6. Flat-Rate Social Contribution (FRSC)
- The FRSC will be paid at the flat rate of 22% (previously 34.7% – 49.7%), while the tax base is to be increased from 17 to 25 minimum subsistence amounts (UAH 34,450 in 2016).
- The Law abolishes the FRSC of 3.6% previously payable by employees.
7. Excise Tax
- The Law raises excise rates for such excisable goods as liquor and vodka beverages, fortified wines, low-alcohol beverages, sparkling wines, etc.
- The Law introduces an e-administration system for fuel sales. This system will operate in a test mode in the period of February 29, 2016 to April 1, 2016. All enterprises engaged in fuel sales must register as excise tax payers. The Law also introduces the use of excise invoices.
8. Simplified Taxation System
- The third group of flat-rate tax payers will include only those individual entrepreneurs and legal entities whose annual income during a calendar year does not exceed UAH 5 million (previously UAH 20 million).
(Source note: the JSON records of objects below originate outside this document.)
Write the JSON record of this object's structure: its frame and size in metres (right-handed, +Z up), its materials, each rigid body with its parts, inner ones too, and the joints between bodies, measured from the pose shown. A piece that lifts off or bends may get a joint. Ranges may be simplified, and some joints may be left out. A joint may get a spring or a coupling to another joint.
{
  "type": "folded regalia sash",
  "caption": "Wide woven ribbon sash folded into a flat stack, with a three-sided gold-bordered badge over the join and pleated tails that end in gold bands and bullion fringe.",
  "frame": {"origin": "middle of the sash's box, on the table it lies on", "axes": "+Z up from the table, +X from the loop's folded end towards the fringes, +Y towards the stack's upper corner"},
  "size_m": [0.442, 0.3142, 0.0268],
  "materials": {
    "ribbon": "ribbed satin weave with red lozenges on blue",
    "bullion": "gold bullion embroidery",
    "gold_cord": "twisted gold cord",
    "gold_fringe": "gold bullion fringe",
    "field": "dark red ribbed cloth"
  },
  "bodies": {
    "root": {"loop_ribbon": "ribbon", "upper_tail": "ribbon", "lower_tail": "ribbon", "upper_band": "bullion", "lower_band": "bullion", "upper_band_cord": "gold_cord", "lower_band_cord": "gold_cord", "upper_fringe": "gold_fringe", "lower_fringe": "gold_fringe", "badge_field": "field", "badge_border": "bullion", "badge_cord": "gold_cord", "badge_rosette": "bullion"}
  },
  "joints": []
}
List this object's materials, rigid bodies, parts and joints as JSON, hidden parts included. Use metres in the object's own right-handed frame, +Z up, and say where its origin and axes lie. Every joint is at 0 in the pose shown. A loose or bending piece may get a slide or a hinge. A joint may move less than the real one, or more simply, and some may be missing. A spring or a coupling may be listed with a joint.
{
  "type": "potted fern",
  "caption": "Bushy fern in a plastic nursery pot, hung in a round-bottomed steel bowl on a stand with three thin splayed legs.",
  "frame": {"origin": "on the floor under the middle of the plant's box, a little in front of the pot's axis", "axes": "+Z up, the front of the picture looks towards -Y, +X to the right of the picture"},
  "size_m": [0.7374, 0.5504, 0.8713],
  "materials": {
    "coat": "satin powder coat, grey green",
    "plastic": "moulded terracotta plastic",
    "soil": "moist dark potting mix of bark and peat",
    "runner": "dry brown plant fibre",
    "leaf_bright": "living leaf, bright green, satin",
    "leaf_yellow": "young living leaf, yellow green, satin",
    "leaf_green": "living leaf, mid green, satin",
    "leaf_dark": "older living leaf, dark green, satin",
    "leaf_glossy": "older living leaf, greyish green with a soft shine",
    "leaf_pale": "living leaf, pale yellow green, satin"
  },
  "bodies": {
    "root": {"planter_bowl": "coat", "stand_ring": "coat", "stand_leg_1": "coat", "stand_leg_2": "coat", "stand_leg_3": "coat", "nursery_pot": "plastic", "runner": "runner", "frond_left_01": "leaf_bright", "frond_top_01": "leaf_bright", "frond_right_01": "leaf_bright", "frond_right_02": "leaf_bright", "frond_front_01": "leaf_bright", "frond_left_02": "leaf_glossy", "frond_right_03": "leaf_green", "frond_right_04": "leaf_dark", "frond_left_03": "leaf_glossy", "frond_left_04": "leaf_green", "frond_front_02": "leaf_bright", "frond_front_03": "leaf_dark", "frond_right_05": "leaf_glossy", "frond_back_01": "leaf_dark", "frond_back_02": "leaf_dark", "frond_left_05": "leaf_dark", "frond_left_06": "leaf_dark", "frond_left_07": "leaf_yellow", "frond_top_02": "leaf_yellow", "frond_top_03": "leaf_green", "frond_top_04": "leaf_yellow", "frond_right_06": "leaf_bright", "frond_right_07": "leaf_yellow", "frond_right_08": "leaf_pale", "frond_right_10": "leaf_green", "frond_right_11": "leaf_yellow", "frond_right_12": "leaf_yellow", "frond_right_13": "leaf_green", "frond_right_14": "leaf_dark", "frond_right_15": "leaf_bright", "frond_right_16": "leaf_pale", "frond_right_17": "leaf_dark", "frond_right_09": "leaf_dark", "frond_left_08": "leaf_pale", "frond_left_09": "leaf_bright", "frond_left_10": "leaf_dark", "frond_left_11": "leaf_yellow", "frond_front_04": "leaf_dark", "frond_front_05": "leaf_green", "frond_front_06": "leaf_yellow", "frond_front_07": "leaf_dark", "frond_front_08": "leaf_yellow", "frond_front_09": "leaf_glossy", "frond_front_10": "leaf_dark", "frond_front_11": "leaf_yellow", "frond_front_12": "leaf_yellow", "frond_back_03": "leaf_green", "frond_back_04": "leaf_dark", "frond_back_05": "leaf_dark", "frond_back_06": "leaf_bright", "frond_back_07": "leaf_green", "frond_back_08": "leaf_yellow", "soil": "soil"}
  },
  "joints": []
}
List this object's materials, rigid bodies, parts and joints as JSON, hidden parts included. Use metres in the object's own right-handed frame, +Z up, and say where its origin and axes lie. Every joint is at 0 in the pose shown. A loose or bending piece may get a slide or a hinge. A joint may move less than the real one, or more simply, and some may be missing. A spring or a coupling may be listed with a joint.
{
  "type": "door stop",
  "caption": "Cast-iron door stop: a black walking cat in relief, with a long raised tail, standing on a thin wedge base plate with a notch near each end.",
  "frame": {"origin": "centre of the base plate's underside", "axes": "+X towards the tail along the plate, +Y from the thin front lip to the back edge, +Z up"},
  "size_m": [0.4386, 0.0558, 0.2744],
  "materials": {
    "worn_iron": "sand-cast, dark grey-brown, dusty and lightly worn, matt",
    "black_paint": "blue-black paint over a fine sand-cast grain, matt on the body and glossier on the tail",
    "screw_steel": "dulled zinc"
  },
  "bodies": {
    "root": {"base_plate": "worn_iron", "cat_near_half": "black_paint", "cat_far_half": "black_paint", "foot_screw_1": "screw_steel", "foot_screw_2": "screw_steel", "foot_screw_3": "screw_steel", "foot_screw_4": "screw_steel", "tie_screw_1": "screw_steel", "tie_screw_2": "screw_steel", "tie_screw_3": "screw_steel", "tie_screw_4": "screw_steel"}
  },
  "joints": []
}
- The Law raises the flat rates for taxpayers of the third group from 2% to 3% for VAT payers and from 4% to 5% for non-VAT payers.
- The tax rates for the fourth group of taxpayers (agricultural enterprises) will be increased from 0.09%-3% to 0.16-5.4%, depending on the land category.
9. Vehicle Ownership Tax
- The taxable items will includes vehicles costing more than 750 minimum wage amounts (over UAH 1.03 million) (previously, the applicable criterion was the engine capacity of over 3 L) and not older than five years. The rate remains unchanged at UAH 25,000 per year.
10. Real Estate Tax
- The Law raises the maximum tax rate applicable to real estate other than a land plot from 2% to 3% of the minimum wage amount per square meter per year.
- The Law also increases the amount of this tax by UAH 25,000 per year for taxpayers owning an apartment (its share) with an area of over 300 sq. m. or a house (its share) with an area of over 500 sq. m., per each such real estate.